Overlooking the fact that what is claimed without proof can be denied without proof, Friedman’s statement sums up the situation as most of us understand it. There is no proof that the creature in the slide is alien or from the Roswell crash. There seems to be no solid evidence that the slides were made in 1947, near Roswell or who took the pictures. There are too many loose ends in this and unless they can be cleared up, this will end badly for those involved, something that Friedman seems to understand.
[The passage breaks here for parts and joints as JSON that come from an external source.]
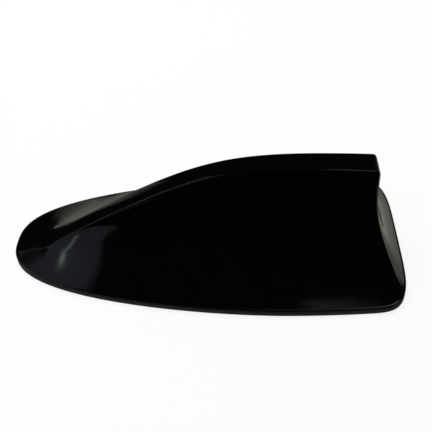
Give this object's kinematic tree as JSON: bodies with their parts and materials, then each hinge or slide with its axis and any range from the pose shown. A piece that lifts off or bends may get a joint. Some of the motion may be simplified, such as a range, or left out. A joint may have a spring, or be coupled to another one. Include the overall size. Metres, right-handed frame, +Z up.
{
  "type": "shark fin roof aerial",
  "caption": "Low roof aerial with a glossy fin-shaped cover on a sealing gasket, a hollow mounting stud with nut below and antenna parts inside.",
  "frame": {"origin": "on the axis of the mounting stud, in the plane where the gasket and the roof seal rest on the roof skin", "axes": "+X towards the tail, the nose points along -X, +Y across the roof, +Z up away from the roof skin"},
  "size_m": [0.1674, 0.0816, 0.0639],
  "materials": {
    "gloss_black": "gloss",
    "gasket_rubber": "matte",
    "seal_rubber": "matte",
    "die_cast_metal": "cast",
    "zinc_plated": "satin",
    "zinc_yellow": "satin",
    "plated_screws": "satin",
    "green_board": "semi-gloss",
    "chip_black": "matte",
    "gold_plated": "polished",
    "tinned_sheet": "satin",
    "ceramic": "matte",
    "foam_pad": "matte",
    "natural_plastic": "satin",
    "brass_sheet": "satin",
    "copper_wire": "enamelled"
  },
  "bodies": {
    "root": {"cover": "gloss_black", "perimeter_gasket": "gasket_rubber", "base_plate": "die_cast_metal", "cover_screws": "plated_screws", "roof_seal": "seal_rubber", "mounting_stud": "zinc_plated", "toothed_washer": "zinc_yellow", "stud_nut": "zinc_plated", "cable_gland": "seal_rubber", "main_board": "green_board", "board_screws": "plated_screws", "board_components": "chip_black", "coax_sockets": "gold_plated", "shield_can": "tinned_sheet", "gps_patch": "ceramic", "gps_pad": "foam_pad", "gps_feed_pin": "tinned_sheet", "element_carrier": "natural_plastic", "carrier_screws": "plated_screws", "top_load_plate": "brass_sheet", "coil_former": "natural_plastic", "loading_coil": "copper_wire", "contact_spring": "gold_plated", "phone_antenna": "green_board"}
  },
  "joints": []
}
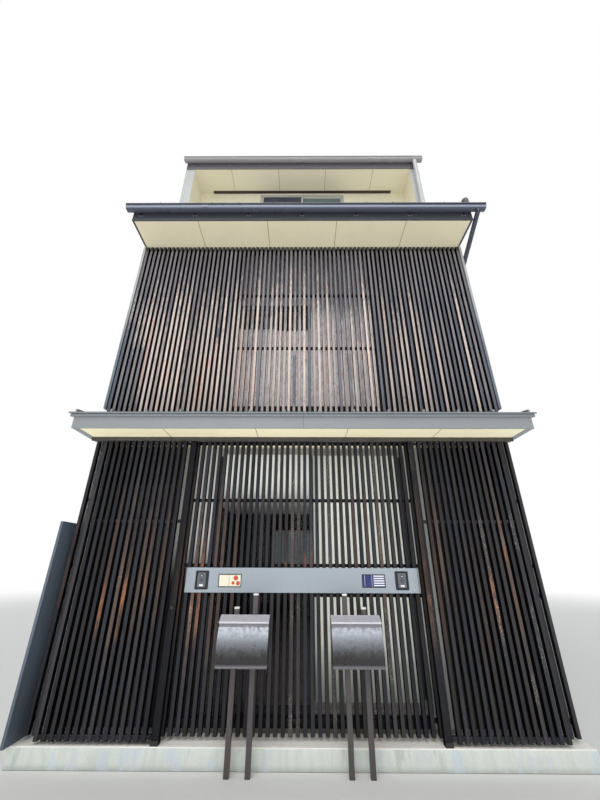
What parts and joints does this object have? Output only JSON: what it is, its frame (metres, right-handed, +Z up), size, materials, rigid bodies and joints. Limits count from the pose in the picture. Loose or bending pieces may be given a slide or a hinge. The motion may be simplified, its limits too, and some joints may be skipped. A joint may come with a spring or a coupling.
{
  "type": "machiya townhouse",
  "caption": "Narrow three-storey townhouse with slatted timber front, sliding lattice doors, canopy, set-back top floor and mailboxes.",
  "frame": {"origin": "centre of the foundation's underside, on the ground", "axes": "+Z up, the street front faces -Y, +X is to the right for someone who faces the front"},
  "size_m": [4.689, 8.646, 9.776],
  "materials": {
    "concrete": "fair-faced concrete",
    "siding": "light grey siding",
    "cream_wall": "matt cream render board",
    "floor_board": "plain boards",
    "dark_timber": "dark stained, weathered",
    "grey_timber": "dark stained, bleached",
    "door_timber": "dark stained, weathered",
    "valance_board": "grey-brown stained",
    "canopy_metal": "grey coated steel",
    "roof_metal": "dark coated steel",
    "soffit_board": "matt cream board",
    "navy_metal": "dark navy coated",
    "pale_pipe": "pale grey",
    "panel_metal": "blue-grey coated",
    "sign_metal": "pale blue-grey satin",
    "black_plastic": "matt",
    "plate": "glazed",
    "mailbox_steel": "mottled zinc",
    "post_steel": "dark brown",
    "cap": "pale",
    "window_metal": "satin",
    "window_glass": "clear",
    "blind_cloth": "plain white",
    "steel": "bare",
    "vent_metal": "dark brown",
    "grey_plastic": "grey",
    "frame_timber": "dark stained"
  },
  "bodies": {
    "house": {"canopy_fascia": "canopy_metal", "canopy_roof": "canopy_metal", "canopy_soffit": "soffit_board", "centre_lattice": "dark_timber", "corner_trims": "siding", "door_guides": "steel", "door_lintels": "cream_wall", "door_track": "steel", "door_valance": "valance_board", "doorway_frames": "frame_timber", "edge_lattices": "dark_timber", "foundation": "concrete", "front_wall": "cream_wall", "front_window_frames": "window_metal", "front_window_glass": "window_glass", "intercoms": "black_plastic", "left_end_panel": "panel_metal", "left_mailbox": "mailbox_steel", "left_party_wall": "siding", "lower_downpipe": "navy_metal", "lower_fascia": "navy_metal", "lower_gutter": "navy_metal", "lower_roof": "roof_metal", "lower_soffit": "soffit_board", "mailbox_posts": "post_steel", "nameplates": "plate", "post_caps": "cap", "rear_downpipe": "navy_metal", "rear_ground_wall": "siding", "rear_gutter": "navy_metal", "rear_second_wall": "siding", "rear_third_wall": "siding", "rear_window_frames": "window_metal", "rear_window_glass": "window_glass", "ridge_cap": "roof_metal", "right_mailbox": "mailbox_steel", "right_party_wall": "siding", "second_floor": "floor_board", "second_floor_wall": "cream_wall", "service_cap": "grey_plastic", "sign_panel": "sign_metal", "soffit_vent": "vent_metal", "third_floor": "floor_board", "third_floor_wall": "cream_wall", "upper_downpipe": "pale_pipe", "upper_fascias": "navy_metal", "upper_gutter": "navy_metal", "upper_lattice": "grey_timber", "upper_roof": "roof_metal", "upper_soffits": "soffit_board", "window_blind": "blind_cloth"},
    "left_door": {"left_lattice_door": "door_timber", "left_door_fittings": "steel"},
    "right_door": {"right_lattice_door": "door_timber", "right_door_fittings": "steel"},
    "left_lid": {"left_mailbox_lid": "mailbox_steel"},
    "right_lid": {"right_mailbox_lid": "mailbox_steel"}
  },
  "joints": [
    {"name": "left_door_slide", "type": "slide", "parent": "house", "child": "left_door", "axis": [1, 0, 0], "range_m": [0, 0.9]},
    {"name": "right_door_slide", "type": "slide", "parent": "house", "child": "right_door", "axis": [-1, 0, 0], "range_m": [0, 0.9]},
    {"name": "left_lid_hinge", "type": "hinge", "parent": "house", "child": "left_lid", "pos_m": [-0.468, -3.9046, 1.019], "axis": [-1, 0, 0], "range_deg": [0, 70]},
    {"name": "right_lid_hinge", "type": "hinge", "parent": "house", "child": "right_lid", "pos_m": [0.443, -3.9046, 1.019], "axis": [-1, 0, 0], "range_deg": [0, 70]}
  ]
}
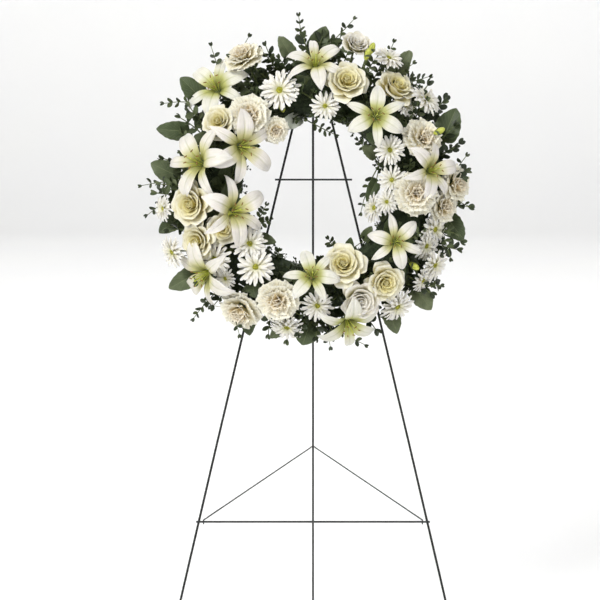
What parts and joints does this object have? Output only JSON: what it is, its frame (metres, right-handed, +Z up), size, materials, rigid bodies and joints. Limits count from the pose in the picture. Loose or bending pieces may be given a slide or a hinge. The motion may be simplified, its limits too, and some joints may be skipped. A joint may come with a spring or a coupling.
{
  "type": "funeral wreath on wire easel",
  "caption": "Round funeral wreath of lilies, roses, carnations and daisy chrysanthemums on a folding three-legged wire easel.",
  "frame": {"origin": "bottom centre of the bounding box, on the floor", "axes": "+Z up, -Y towards the viewer that the flowers face, +X to that viewer's right"},
  "size_m": [0.6524, 0.6398, 1.3659],
  "materials": {
    "leg_wire": "satin dark green-black enamel",
    "cross_wire": "satin dark grey enamel",
    "pin_wire": "plain drawn wire",
    "tray_plastic": "moulded, matte",
    "foam": "soaked flower foam, matte",
    "lily_petal": "soft, slightly waxy petal",
    "rose_petal": "velvety cream-yellow petal",
    "carnation_petal": "dry frilled petal",
    "mum_petal": "matte petal",
    "leaf": "satin leaf"
  },
  "bodies": {
    "front_frame": {"front_leg_left": "leg_wire", "front_leg_right": "leg_wire", "pivot_bar": "cross_wire", "upper_cross_wire": "cross_wire", "lower_cross_wire": "cross_wire", "tray_ring": "tray_plastic", "foam_ring": "foam", "tie_pin_1": "pin_wire", "tie_pin_2": "pin_wire", "tie_pin_3": "pin_wire", "lily_1": "lily_petal", "lily_2": "lily_petal", "lily_3": "lily_petal", "lily_4": "lily_petal", "lily_5": "lily_petal", "lily_6": "lily_petal", "lily_7": "lily_petal", "lily_8": "lily_petal", "lily_9": "lily_petal", "lily_10": "lily_petal", "lily_11": "lily_petal", "rose_1": "rose_petal", "rose_2": "rose_petal", "rose_3": "rose_petal", "rose_4": "rose_petal", "rose_5": "rose_petal", "rose_6": "rose_petal", "rose_7": "rose_petal", "rose_8": "rose_petal", "rose_9": "rose_petal", "rose_10": "rose_petal", "carnation_1": "carnation_petal", "carnation_2": "carnation_petal", "carnation_3": "carnation_petal", "carnation_4": "carnation_petal", "carnation_5": "carnation_petal", "carnation_6": "carnation_petal", "carnation_7": "carnation_petal", "carnation_8": "carnation_petal", "carnation_9": "carnation_petal", "mum_spray_1": "mum_petal", "mum_spray_2": "mum_petal", "mum_spray_3": "mum_petal", "mum_spray_4": "mum_petal", "mum_spray_5": "mum_petal", "mum_spray_6": "mum_petal", "leafy_stem_1": "leaf", "leafy_stem_2": "leaf", "leafy_stem_3": "leaf", "leafy_stem_4": "leaf", "leafy_stem_5": "leaf", "leafy_stem_6": "leaf", "leafy_stem_7": "leaf", "leafy_stem_8": "leaf", "leafy_stem_9": "leaf", "leafy_stem_10": "leaf", "leafy_stem_11": "leaf", "leafy_stem_12": "leaf"},
    "rear_leg": {"rear_leg": "leg_wire"},
    "brace": {"brace_wire": "cross_wire"}
  },
  "joints": [
    {"name": "rear_leg_fold", "type": "hinge", "parent": "front_frame", "child": "rear_leg", "pos_m": [0.00982, -0.09476, 1.26487], "axis": [-1, 0, 0], "range_deg": [0, 26]},
    {"name": "brace_fold", "type": "hinge", "parent": "front_frame", "child": "brace", "pos_m": [0.00982, -0.23216, 0.3649], "axis": [1, 0, 0], "range_deg": [0, 71.5]}
  ],
  "couplings": [
    {"joint": "brace_fold", "follows": "rear_leg_fold", "ratio": 2.75}
  ]
}
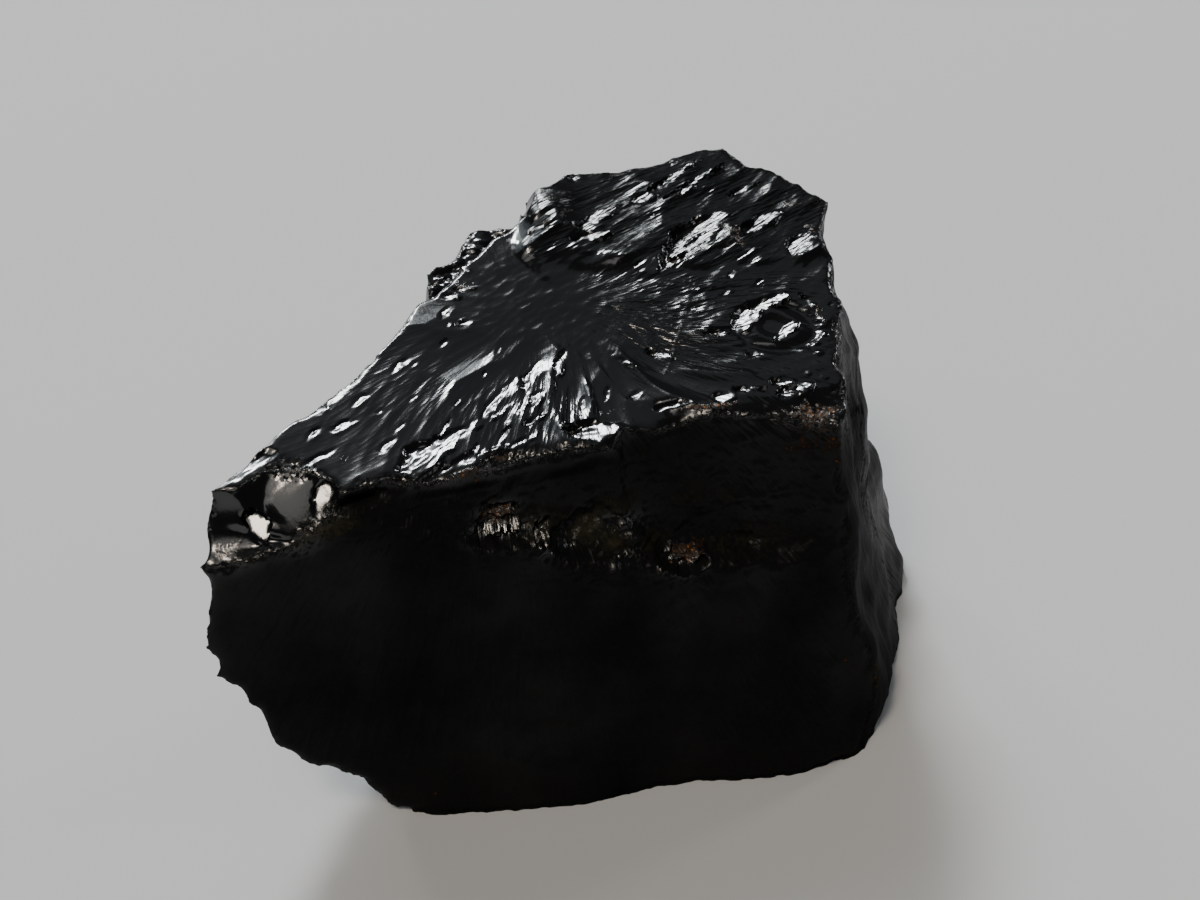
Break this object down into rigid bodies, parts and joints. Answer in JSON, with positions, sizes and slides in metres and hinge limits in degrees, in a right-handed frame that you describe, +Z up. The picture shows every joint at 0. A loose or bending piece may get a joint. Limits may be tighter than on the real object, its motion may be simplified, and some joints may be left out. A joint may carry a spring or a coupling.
{
  "type": "raw elite shungite stone",
  "caption": "Lump of raw elite shungite, black and glassy, with a hackled top face, a set-back band and ledge across the front, a scooped left corner and a flat base it rests on.",
  "frame": {"origin": "centre of the bounding box's footprint, on the plane of the flat base", "axes": "+X from the thin left tip towards the right side, along the stone's longest extent; +Y from the tall front face towards the back; +Z up, away from the base"},
  "size_m": [0.0354, 0.0274, 0.024],
  "materials": {
    "elite_shungite": "glassy, semi-metallic black with conchoidal hackles and a thin rust-brown film in places"
  },
  "bodies": {
    "root": {"shungite_stone": "elite_shungite"}
  },
  "joints": []
}
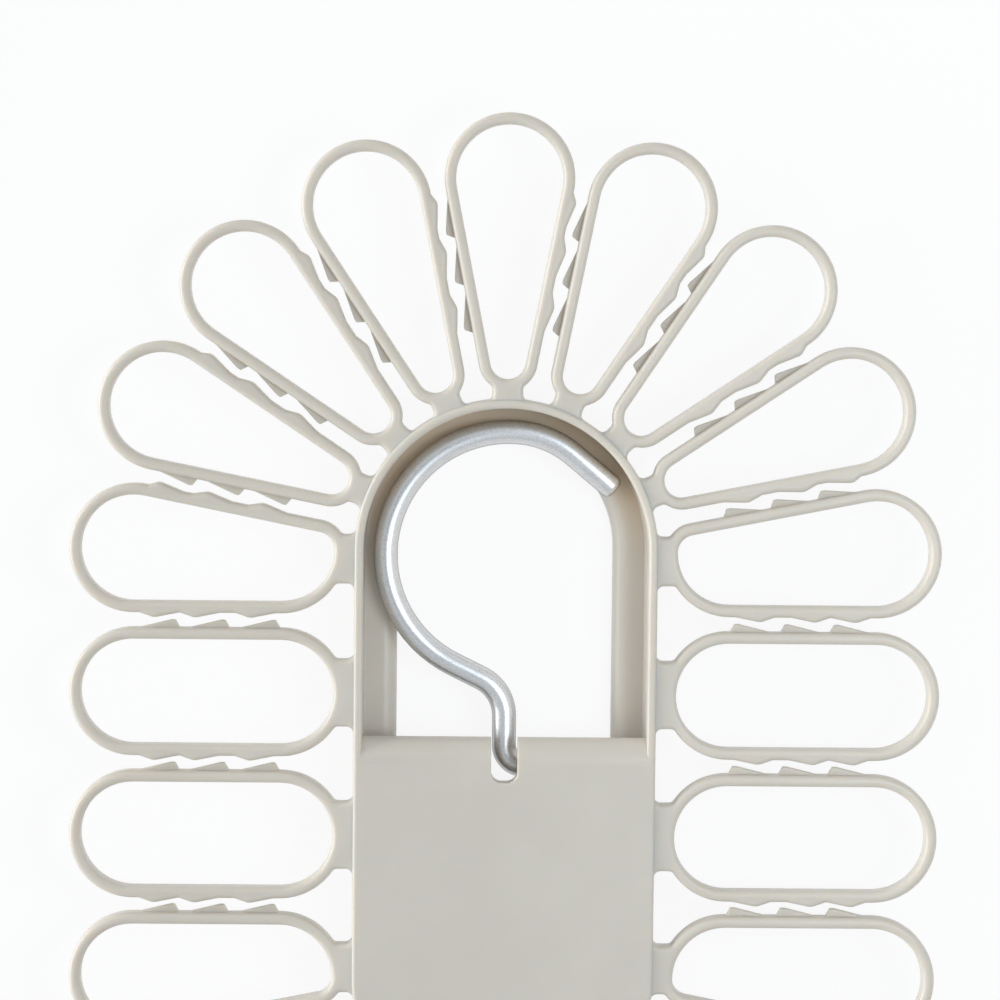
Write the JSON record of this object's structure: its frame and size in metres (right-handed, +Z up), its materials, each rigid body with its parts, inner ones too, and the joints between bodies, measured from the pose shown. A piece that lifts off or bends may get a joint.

Don Schmitt, once Friedman made his position clear, issued his own statement. He said that Friedman had been offered an opportunity to review all their information including, if I understood it correctly, a chance to see high quality copies of the slides. Friedman didn’t take this opportunity, which seems a little strange. He certainly could have looked at the slides and received his briefing, unless it was tied to an agreement to attend the Mexico City presentation.

At any rate it would seem strange that Friedman, who has endorsed the nonsensical Aztec UFO crash and continues to endorse the long discredited MJ-12 documents, would pass up this opportunity. I think that says something about the slides themselves and the situation around them.

Paul Kimball, a nephew of Friedman’s by marriage (if I have that relation right) talked to his uncle about this because some thought the statement hadn’t been issued by Friedman. Friedman confirmed that he would not be among those in Mexico City. In this case, it seems that Friedman understands the real consequences of involvement in Mexico City and was wise enough to avoid it.